In the U.S. Supreme Court’s term that began Monday, the nation’s highest court will hear Masterpiece Cakeshop v. Colorado Civil Rights Commission, a.k.a. “The Cake Case.” It stems from 2012 when two gay men visited a Lakewood, Colo., bakery in search of a wedding cake. The owner-baker, who is Christian, turned them away. The case has been in court ever since.

What argument will each side make? Will this be another landmark decision? And when is a cake not just a decadent dessert, but an expression of deeply held religious beliefs?

The facts

In 2012, David Mullins and Charlie Craig, a Denver gay couple, wanted a wedding cake from Masterpiece Cakeshop. Owner and baker Jack Phillips refused, saying to do so would violate his deeply held Christian beliefs. The couple filed discrimination charges against Mr. Phillips and won before the Colorado Civil Rights Commission and in the state courts.

What will the baker argue?

Mr. Phillips’ lawyers have argued that two of his First Amendment rights — freedom of religion and freedom of expression — were violated. They lost. Pundits predict Mr. Phillips’ attorneys will emphasize the freedom of expression angle before the U.S. Supreme Court. They say this is because the expression argument — Mr. Phillips considers himself an artist who expresses himself through baked goods — is stronger than the religion argument.

To win under the religion argument, Mr. Phillips’ lawyers would have to prove that Colorado’s anti-discrimination laws are not religiously neutral — that they “burden” people of one particular faith. But the courts, in the past, have upheld those laws as neutral.

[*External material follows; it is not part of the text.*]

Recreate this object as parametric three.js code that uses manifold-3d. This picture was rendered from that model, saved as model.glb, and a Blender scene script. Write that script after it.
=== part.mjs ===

So the freedom of expression angle may be stronger. Mr. Phillips’ lawyers may argue his cakes are a form of art and art is a form of speech, so the law cannot compel him to make a speech — or a cake — supporting gay marriage.

David Cortman, one of Mr. Phillips’s lawyers, told The New York Times, “Every American should be free to choose which art they will create and which art they won’t create without fear of being unjustly punished by the government.”

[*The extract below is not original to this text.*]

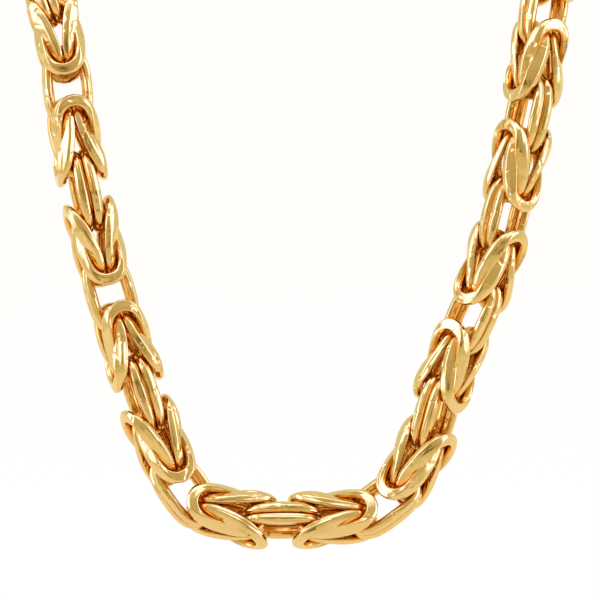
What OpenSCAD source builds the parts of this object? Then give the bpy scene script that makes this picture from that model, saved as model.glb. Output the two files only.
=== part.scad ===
/* [Chain] */
// side of the square that the chain fills, across its flared links
chain_w = 10; // [9.8:0.1:11]
// outer length of a link
link_l = 15.8; // [15.4:0.1:16.6]
// outer width of a link
link_w = 9.1; // [9:0.1:9.6]
// thickness of a link's wire in the plane of its ring
wire_w = 1.84; // [1.4:0.02:1.86]
// thickness of a link's wire across its ring
wire_t = 1.84; // [1.4:0.02:1.86]

/* [Loop] */
// width of the loop at the sides of the neck
neck_w = 116; // [104:2:130]
// depth of the loop from the nape to its lowest point in front
loop_d = 118; // [106:2:130]
// height of the nape above the lowest point of the chain's centre line
loop_h = 166; // [154:2:178]

/* [Clasp] */
// side of the clasp's square body
clasp_w = 9.6; // [8:0.2:11]

/* [Hidden] */
gold = [0.86, 0.66, 0.3];

// links: half of the wire's width in the ring's plane and across it, and half of the wire's ring
wire_in = wire_w / 2;
wire_out = wire_t / 2;
mid_l = link_l / 2 - wire_in;
mid_w = link_w / 2 - wire_in;

// a quarter of the ring: shares of its half length and half width, and of the wire's thickness there
ALONG = 0;
ACROSS = 1;
THICK = 2;
ring_rows = [
  [0.00, 1.00, 1.00],
  [0.70, 0.90, 0.95],
  [1.00, 0.36, 0.67]
];

// the wire's section, flat outside and with a ridge inside: shares of its two half widths
OUTWARD = 0;
SIDEWAYS = 1;
wire_rows = [
  [1.00, 0.45],
  [-0.15, 1.00],
  [-1.00, 0.00],
  [-0.15, -1.00],
  [1.00, -0.45]
];
wire_end = ring_rows[2][THICK] * wire_out;

// clearances: between the two links of a pair, and between a knot's start and the pair that it hooks
pair_gap = 0.16;
start_gap = 0.23;
hook_gap = 1.72;

// weave, from a knot's middle: where its links start and end, and the distance to the next pair
pair_x = wire_out + pair_gap / 2;
hook_x = wire_end + start_gap / 2;
flare_x = chain_w / 2 - wire_end - 0.28;
lean = asin((flare_x - hook_x) / (2 * mid_l));
flare_z = 7.23;
hook_z = 2 * mid_l * cos(lean) - flare_z;
half_pitch = hook_z + mid_l - 2 * wire_in - hook_gap;

// where a pair swings, measured from the middle of the knot beside it: in its ring's plane and out of it
swing_in = 6.6;
swing_out = 4.6;

// how far the clasp's ends stay behind the middles of the stations after the last pairs, and its cut edges
clasp_set = 0.3;
clasp_edge = 1.2;

// the loop's centre line: shares of neck_w, loop_d and loop_h, way that the front face looks, its roll
SIDE = 0;
BACK = 1;
UP = 2;
FACING = 3;
ROLL = 4;
route = [
  [0.000, 0.000, 0.000, -270, 0],
  [-0.235, -0.045, -0.016, -240, 6],
  [-0.395, -0.180, -0.048, -212, 12],
  [-0.465, -0.365, -0.100, -186, 17],
  [-0.474, -0.540, -0.175, -170, 20],
  [-0.460, -0.705, -0.270, -150, 21],
  [-0.425, -0.815, -0.360, -128, 21],
  [-0.391, -0.875, -0.428, -108, 18],
  [-0.373, -0.900, -0.487, -97, 14],
  [-0.352, -0.925, -0.577, -91, 12],
  [-0.317, -0.945, -0.693, -90, 14],
  [-0.272, -0.965, -0.803, -90, 18],
  [-0.218, -0.982, -0.911, -90, 23],
  [-0.180, -0.991, -0.966, -90, 27],
  [-0.110, -0.998, -0.992, -90, 29],
  [-0.023, -1.000, -0.991, -90, 31],
  [0.056, -0.999, -0.997, -90, 31],
  [0.136, -0.993, -0.985, -90, 31],
  [0.190, -0.983, -0.937, -90, 34],
  [0.250, -0.966, -0.826, -90, 39],
  [0.310, -0.948, -0.719, -90, 44],
  [0.353, -0.928, -0.605, -90, 50],
  [0.384, -0.905, -0.492, -90, 57],
  [0.396, -0.880, -0.428, -82, 62],
  [0.428, -0.820, -0.360, -65, 70],
  [0.462, -0.710, -0.270, -40, 78],
  [0.474, -0.545, -0.175, -20, 84],
  [0.465, -0.365, -0.100, 0, 90],
  [0.395, -0.180, -0.048, 30, 90],
  [0.235, -0.045, -0.016, 60, 90],
  [0.000, 0.000, 0.000, 90, 90]
];

// a smooth curve through the rows, in short steps
steps = 8;
last = len(route) - 1;
function row(i) =
  let (r = route[min(max(i, 0), last)])
  [r[SIDE] * neck_w, r[BACK] * loop_d, r[UP] * loop_h, r[FACING], r[ROLL]];
function blend(a, b, c, d, t) =
  (2 * b + (c - a) * t + (2 * a - 5 * b + 4 * c - d) * t * t + (3 * b - a - 3 * c + d) * t * t * t) / 2;
curve = [
  for (i = [0:last - 1], k = [0:steps - 1])
    blend(i == 0 ? 2 * row(0) - row(1) : row(i - 1), row(i), row(i + 1),
      i == last - 1 ? 2 * row(last) - row(last - 1) : row(i + 2), k / steps),
  row(last)
];
function place(r) = [r[SIDE], r[BACK], r[UP]];
run = [
  for (i = 0, s = 0; i < len(curve); i = i + 1, s = s + (i < len(curve) ? norm(place(curve[i]) - place(curve[i - 1])) : 0))
    s
];
total = run[len(run) - 1];
side_at = [for (i = [0:len(run) - 1]) [run[i], curve[i][SIDE]]];
back_at = [for (i = [0:len(run) - 1]) [run[i], curve[i][BACK]]];
up_at = [for (i = [0:len(run) - 1]) [run[i], curve[i][UP]]];
facing_at = [for (i = [0:len(run) - 1]) [run[i], curve[i][FACING]]];
roll_at = [for (i = [0:len(run) - 1]) [run[i], curve[i][ROLL]]];
function on_route(s) = [lookup(s, side_at), lookup(s, back_at), lookup(s, up_at)];

// stations: pairs have even numbers and knots odd ones, counted from the lowest pair
lowest = 0.4955 * total;
function station(j) = lowest + j * half_pitch;
function unit(v) = v / norm(v);
function along(s) = unit(on_route(s + half_pitch) - on_route(s - half_pitch));
function front(s) =
  let (t = along(s), a = lookup(s, facing_at), f = [cos(a), sin(a), 0], n = unit(f - (f * t) * t), r = lookup(s, roll_at))
  n * cos(r) + cross(n, t) * sin(r);
clasp_min = 3.6 * chain_w;
pairs_a_side = floor((total - clasp_min) / 2 / (2 * half_pitch));

// a pair swings on its neighbours: its line runs between points on their axes, which differ for the two ways it bends
function across(a, b, n, d) = ((b - a) * n) / ((b - a) * d);
function pair_line(j) =
  let (
    c1 = on_route(station(j - 1)),
    c2 = on_route(station(j + 1)),
    t1 = along(station(j - 1)),
    t2 = along(station(j + 1)),
    d = unit(c2 - c1),
    f = front(station(j)),
    n = unit(f - (f * d) * d),
    x = cross(n, d),
    w = ring_turn(j) == 90 ? n : x,
    m = ring_turn(j) == 90 ? x : n,
    mid = (c1 + c2) / 2,
    a1 = c1 + swing_in * t1,
    a2 = c2 - swing_in * t2,
    b1 = c1 + swing_out * t1,
    b2 = c2 - swing_out * t2,
    c = mid + (((a1 + a2) / 2 - mid) * w) * w + (((b1 + b2) / 2 - mid) * m) * m
  )
  [c, unit(d + across(a1, a2, w, d) * w + across(b1, b2, m, d) * m), n];
function ring_turn(j) = j % 4 == 0 ? 90 : 0;

// a frame with its middle at c, z along t and y toward f
function frame_of(c, t, f) =
  let (n = unit(f - (f * t) * t), x = cross(n, t))
  [
    [x[0], n[0], t[0], c[0]],
    [x[1], n[1], t[1], c[1]],
    [x[2], n[2], t[2], c[2]],
    [0, 0, 0, 1]
  ];
function station_frame(j) = frame_of(on_route(station(j)), along(station(j)), front(station(j)));
function pair_frame(j) = let (line = pair_line(j)) frame_of(line[0], line[1], line[2]);

// a link stands along z with its ring's width along x, and gets thinner toward its two ends
function ring_place(i, way, side) =
  [side * ring_rows[i][ACROSS] * mid_w, way * ring_rows[i][ALONG] * mid_l, ring_rows[i][THICK]];
ring = [
  for (i = [0, 1, 2]) ring_place(i, 1, 1),
  for (i = [2, 1, 0]) ring_place(i, 1, -1),
  for (i = [1, 2]) ring_place(i, -1, -1),
  for (i = [2, 1]) ring_place(i, -1, 1)
];
stops = len(ring);
sides = len(wire_rows);
function flat_place(i) = [ring[i % stops][0], ring[i % stops][1]];
link_points = [
  for (i = [0:stops - 1])
    let (
      before = unit(flat_place(i) - flat_place(i + stops - 1)),
      after = unit(flat_place(i + 1) - flat_place(i)),
      way = unit(before + after),
      out = [way[1], -way[0]] / (way * before)
    )
    for (w = wire_rows)
      [
        ring[i][0] + out[0] * w[OUTWARD] * wire_in,
        w[SIDEWAYS] * wire_out * ring[i][2],
        ring[i][1] + out[1] * w[OUTWARD] * wire_in
      ]
];
link_faces = [
  for (i = [0:stops - 1], k = [0:sides - 1])
    let (
      a = i * sides + k,
      b = i * sides + (k + 1) % sides,
      c = (i + 1) % stops * sides + k,
      d = (i + 1) % stops * sides + (k + 1) % sides
    )
    each [[a, d, b], [a, c, d]]
];

// places of links, as matrices
function turned(a) = [[cos(a), -sin(a), 0, 0], [sin(a), cos(a), 0, 0], [0, 0, 1, 0], [0, 0, 0, 1]];
function leaning(a) = [[cos(a), 0, sin(a), 0], [0, 1, 0, 0], [-sin(a), 0, cos(a), 0], [0, 0, 0, 1]];
function moved(v) = [[1, 0, 0, v[0]], [0, 1, 0, v[1]], [0, 0, 1, v[2]], [0, 0, 0, 1]];

// two links side by side
function pair() = [for (side = [-1, 1]) moved([0, side * pair_x, 0])];

// two links that start together in a pair and flare apart to two faces of the chain
function flared() = [
  for (side = [0, 180])
    turned(side) * moved([(hook_x + flare_x) / 2, 0, (flare_z - hook_z) / 2]) * leaning(lean) * turned(90)
];
function knot() = concat(flared(), [for (m = flared()) leaning(180) * turned(90) * m]);
function element(j) =
  j % 2 == 0
    ? [for (m = pair()) pair_frame(j) * turned(ring_turn(j)) * m]
    : [for (m = knot()) station_frame(j) * turned(ring_turn(j - 1)) * m];

// every link of a stretch of the chain, each one a closed ring that passes clear through its neighbours
module strand(from, to) {
  places = [for (j = [from:to]) each element(j)];
  polyhedron(
    points = [for (m = places, p = link_points) let (q = m * [p[0], p[1], p[2], 1]) [q[0], q[1], q[2]]],
    faces = [for (i = [0:len(places) - 1], f = link_faces) [for (v = f) v + i * stops * sides]],
    convexity = 10
  );
}

module chain_left() {
  color(gold)
    strand(-2 * pairs_a_side, 0);
}

module chain_right() {
  color(gold)
    strand(1, 2 * pairs_a_side);
}

// one plain closed box with a loop at each end, through the last pair of each strand
module clasp() {
  j = 2 * pairs_a_side + 1;
  last_left = on_route(station(-j));
  last_right = on_route(station(j));
  color(gold)
    union() {
      multmatrix(frame_of((last_left + last_right) / 2, unit(last_left - last_right), [0, 1, 0]))
        clasp_body(norm(last_left - last_right) - 2 * clasp_set);
      for (end = [-1, 1])
        multmatrix(station_frame(end * j))
          rotate([0, 0, ring_turn(j - 1) - 90])
            translate([0, 0, end * (mid_w - hook_z)])
              rotate([90, 0, 0])
                rotate_extrude($fn = 48)
                  translate([mid_w, 0])
                    circle(r = wire_in, $fn = 24);
    }
}

module clasp_body(l) {
  intersection() {
    rotate([90, 0, 0])
      linear_extrude(height = clasp_w, center = true)
        clasp_outline(l);
    rotate([90, 0, 90])
      linear_extrude(height = clasp_w, center = true)
        clasp_outline(l);
  }
}

module clasp_outline(l) {
  h = clasp_w / 2;
  polygon([
    [h, l / 2 - clasp_edge],
    [h - clasp_edge, l / 2],
    [clasp_edge - h, l / 2],
    [-h, l / 2 - clasp_edge],
    [-h, clasp_edge - l / 2],
    [clasp_edge - h, -l / 2],
    [h - clasp_edge, -l / 2],
    [h, clasp_edge - l / 2]
  ]);
}

chain_left();
chain_right();
clasp();
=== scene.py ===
import math
import random

import bmesh
import bpy
from mathutils import Matrix, Vector


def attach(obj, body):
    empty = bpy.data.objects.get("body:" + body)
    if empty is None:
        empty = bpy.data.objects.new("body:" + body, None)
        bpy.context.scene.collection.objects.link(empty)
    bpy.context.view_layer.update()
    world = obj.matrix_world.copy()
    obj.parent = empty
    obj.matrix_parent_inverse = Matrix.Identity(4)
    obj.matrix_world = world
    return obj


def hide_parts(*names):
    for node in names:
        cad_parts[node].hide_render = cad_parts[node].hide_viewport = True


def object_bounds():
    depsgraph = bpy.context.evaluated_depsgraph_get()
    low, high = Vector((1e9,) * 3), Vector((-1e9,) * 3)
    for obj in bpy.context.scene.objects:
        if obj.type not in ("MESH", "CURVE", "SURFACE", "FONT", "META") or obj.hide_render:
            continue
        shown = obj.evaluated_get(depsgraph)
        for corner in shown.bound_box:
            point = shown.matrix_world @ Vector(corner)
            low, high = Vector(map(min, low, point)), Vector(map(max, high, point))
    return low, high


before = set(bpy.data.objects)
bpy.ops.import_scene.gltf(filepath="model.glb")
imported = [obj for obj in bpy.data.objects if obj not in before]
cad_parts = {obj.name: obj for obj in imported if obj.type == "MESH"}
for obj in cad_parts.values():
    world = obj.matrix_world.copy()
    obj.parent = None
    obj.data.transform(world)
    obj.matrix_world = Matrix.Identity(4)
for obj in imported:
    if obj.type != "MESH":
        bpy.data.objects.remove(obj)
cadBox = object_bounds()
mm = 0.001
print("frame loaded")


# the way that the chain takes, as in the source, in millimetres

weave = {
    "chainWidth": 10.0,
    "linkLength": 15.8,
    "linkWidth": 9.1,
    "wire": 1.84,
    "wireAtEnds": 0.67,  # share of the wire's thickness
    "pairGap": 0.16,
    "startGap": 0.23,
    "flareGap": 0.28,
    "hookPlay": 1.72,
    "flareHeight": 7.23,
    "swingIn": 6.6,  # from a knot's middle to where the next pair swings, in its ring's plane
    "swingOut": 4.6,  # and out of that plane
    "lowestAt": 0.4955,  # share of the way round
    "claspRoom": 3.6,  # in widths of the chain
}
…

What will the couple argue?

The couple’s lawyers don’t buy the cake-is-speech thing. They say Mr. Phillips is discriminating against them the way some businesses would discriminate against black people and other minorities, refusing to serve them or sell to them.

Who is going to win?

Some legal scholars say Mr. Phillips can take hope from the Supreme Court’s 2010 ruling in Citizens United v. Federal Election Commission, which established that corporations have free speech rights. There is long legal precedent that prohibits the government from compelling speech.

“It seems clear that a pro-life baker could not be forced by the state to provide a cake for a Planned Parenthood office party with the inscription ‘Pro-Choice,’ ” Eric Segall, a law professor at Georgia State University wrote on SCOTUSblog. “Whether Phillips’ wedding cakes are communicative enough to warrant similar protection, or whether Colorado’s interest in fighting discrimination against gays and lesbians is compelling enough to override that protection, are difficult questions, but they relate exclusively to free speech, not religion.”

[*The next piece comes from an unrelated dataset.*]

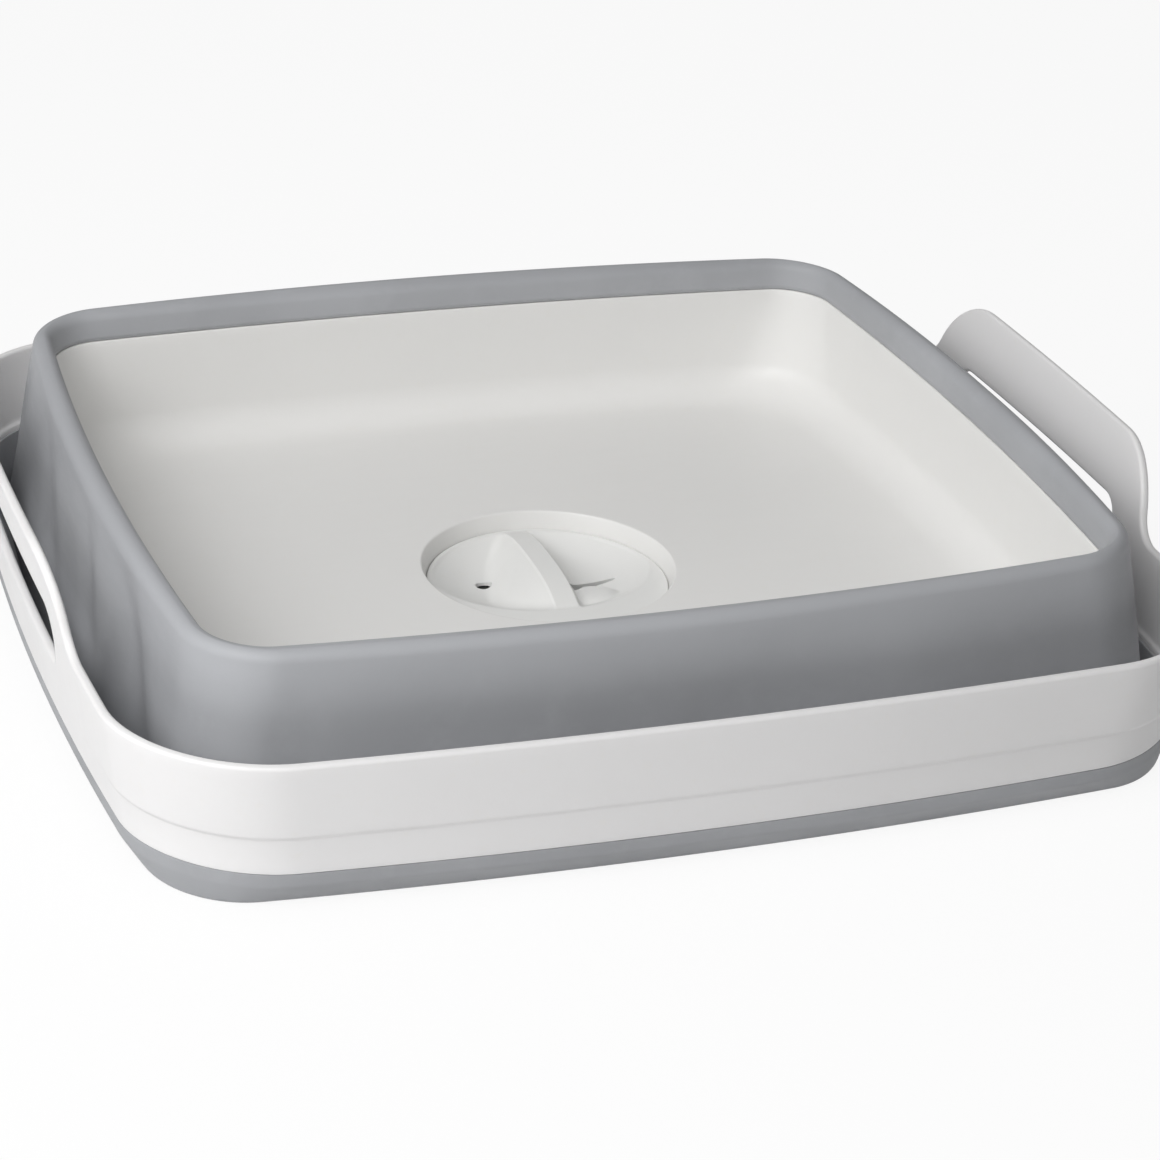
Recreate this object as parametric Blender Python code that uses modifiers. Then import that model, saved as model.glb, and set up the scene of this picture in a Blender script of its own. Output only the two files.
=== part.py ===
"""Collapsible camp washbasin, folded flat.

A stiff rim frame with two handles carries a soft wall. The wall hangs down to a bottom fold,
rises inside the rim to a top fold and drops a little to the edge of a stiff tray. Pushed down,
the tray turns the wall inside out and the basin stands open on the tray's feet. A twist plug
closes the drain in the middle of the tray.

Metres, +Z up. The origin is on the surface that the folded basin stands on, under its middle.
X runs through the two handles.
"""
import math

import bmesh
import bpy
from mathutils import Matrix, Vector

MM = 0.001

# Overall sizes of the rim, over its top edge
RIM_LENGTH = 370.0 * MM
RIM_WIDTH = 341.0 * MM
RIM_CORNER_R = 47.0 * MM
SIDE_BOW = 7.0 * MM            # how far a corner is drawn in by the bow of its two sides
RIDGE_BOW = 10.0 * MM          # the same at the top fold and the tray

# Fits
GAP = 0.3 * MM                 # between pieces that touch
OVERRUN = 5.0 * MM             # how far a cutter runs past what it cuts

# Rim frame
RIM_BOTTOM_Z = 12.4 * MM       # the soft band shows below this
RIM_HEIGHT = 38.8 * MM
RIM_LEAN = 4.2 * MM            # the top edge stands out past the bottom edge by this
RIM_WALL = 3.0 * MM
RIM_EDGE_R = 1.1 * MM
STEP_RISE = 13.1 * MM          # height of the step line above the bottom edge
STEP_DEPTH = 0.6 * MM
STEP_CHAMFER = 0.9 * MM
HANDLE_ROOT_DROP = 5.0 * MM    # the handle's flare starts this far under the rim's top edge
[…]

The couple have precedents on their side, too. They highlight one 50-year-old case where a South Carolina restaurant argued it could turn away African-American customers because its owner had a religious objection to mixing races. The owner claimed its barbecue sauce was a form of artistic expression. He lost.

Former U.S. Solicitor General Gregory Garre commended Mr. Phillips’ lawyers for “an effective job of converting a gay marriage case into a test of free speech.”

“But on the other side,” he told NPR, “is a very exceptionally compelling narrative of our history as a society, the public accommodations law, sort of the crown jewels of the Supreme Court’s civil rights decisions.”

What to watch for?

All eyes should be on Justice Anthony Kennedy. At 81, Justice Kennedy is the longest serving, second oldest justice on the court and is a conservative — except when he’s not.

Justice Kennedy has sided with the court’s more liberal justices on several landmark cases, as he did in Obergefell v. Hodges, the 2015 decision that made same-sex marriage the law of the land. But he also sided with the conservative judges in Burwell v. Hobby Lobby, a ruling that the Christian-owned chain of craft stores could deny contraception coverage in its employee health care package.

Several of Justice Kennedy’s law clerks have speculated that he will soon retire and may be mindful of his legacy. 

“This is a case where we are likely to have a court of one: Justice Kennedy,” Mr. Garre said.

The Supreme Court likely will hear oral arguments in The Cake Case in December and issue a decision by June.